Pourquoi l’arrêter maintenant ?

Roman Polanski se rendait régulièrement en Suisse, où, selon son avocat, il possède un chalet, dans la ville de Gstaad. Alors pour quelles raisons l’arrêter aujourd’hui ? Le parquet de Los Angeles a précisé avoir planifié l'arrestation du réalisateur la semaine dernière, après avoir eu connaissance de sa venue à Zurich pour le festival. Le parquet a alors envoyé un mandat d'arrêt. Pour la ministre suisse de la Justice, Eveline Wildmer-Schlumpf, il n'y avait "pas d'autre solution" que de l'arrêter.

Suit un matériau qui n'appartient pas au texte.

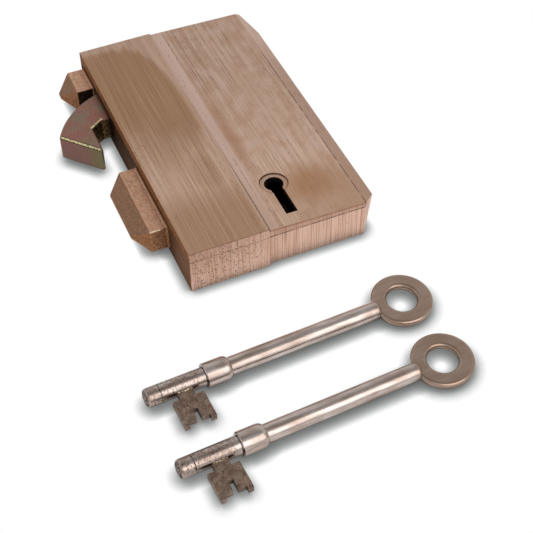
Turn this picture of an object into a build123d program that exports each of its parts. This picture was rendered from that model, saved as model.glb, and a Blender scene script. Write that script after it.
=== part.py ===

Et si cela n'a pas été fait avant, c'est que, jusqu’alors, les autorités helvétiques ne connaissaient pas ses voyages à l'avance, a-t-elle assuré.

L’année dernière, Marina Zenovich avait produit un documentaire, “Wanted and Desired”, qui retrace cette affaire, et révèle des faits troublants concernant le sérieux et l’impartialité de l’enquête judiciaire.